Politik

Die VENRO-Strategie 2023-2028: Unser Beitrag zu einer global gerechten sozial-ökologischen Transformation

Die VENRO-Vorsitzenden Mathias Mogge und Martina Schaub auf der Mitgliederversammlung 2022

Die auf der Mitgliederversammlung verabschiedete neue VENRO-Strategie bildet den strategischen und inhaltlichen Rahmen für die Verbandsarbeit der Jahre 2023 bis 2028. Unsere Vorstandsvorsitzenden Martina Schaub und Mathias Mogge stellen die Strategie näher vor.
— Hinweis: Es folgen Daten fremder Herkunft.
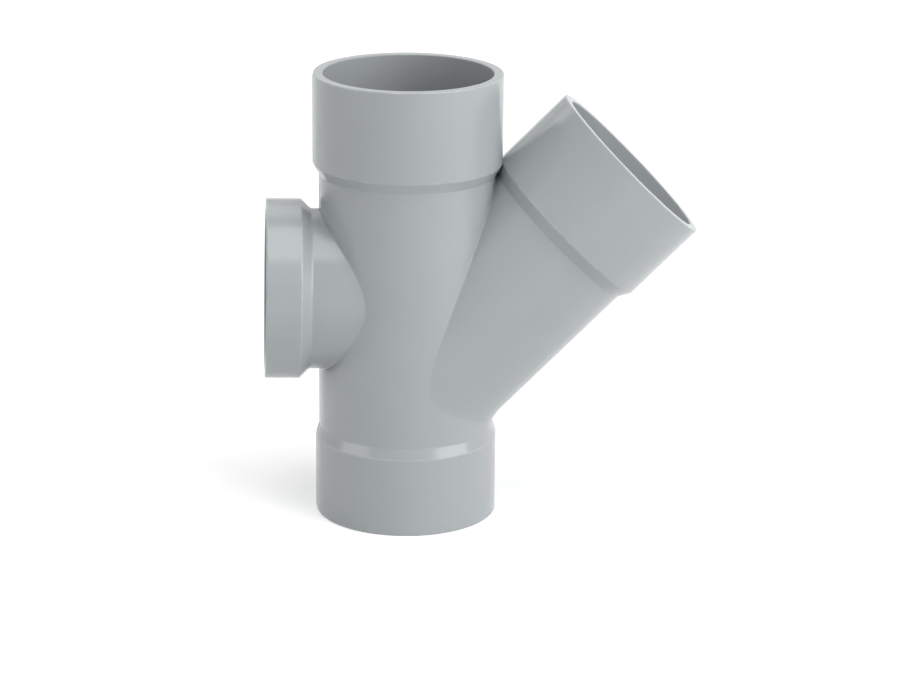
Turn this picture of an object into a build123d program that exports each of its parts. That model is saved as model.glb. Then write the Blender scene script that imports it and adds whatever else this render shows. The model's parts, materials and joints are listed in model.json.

Die neue VENRO-Strategie 2023-2028 wurde auf unserer Mitgliederversammlung am 6. Dezember ohne Gegenstimme beschlossen und gibt nun den strategischen und inhaltlichen Rahmen für die zukünftige Verbandsarbeit vor. Im Laufe des einjährigen Entstehungsprozesses haben wir das politische Umfeld und die zentralen Herausforderungen unserer Arbeit gemeinsam analysiert. Wir diskutierten verbandsweit Prioritäten und Lösungsansätze und entwickelten neben den grundlegenden Oberzielen konkrete und messbare Jahresziele auf dem Weg zu einer global gerechten sozial-ökologischen Transformation. Wir möchten an dieser Stelle allen danken, die sich am Strategieprozess beteiligt haben. Im Folgenden geben wir einen Überblick über die neuen Ziele unserer Arbeit und erörtern, wie diese den Verband auf die Bewältigung der Herausforderungen unserer Zeit ausrichten.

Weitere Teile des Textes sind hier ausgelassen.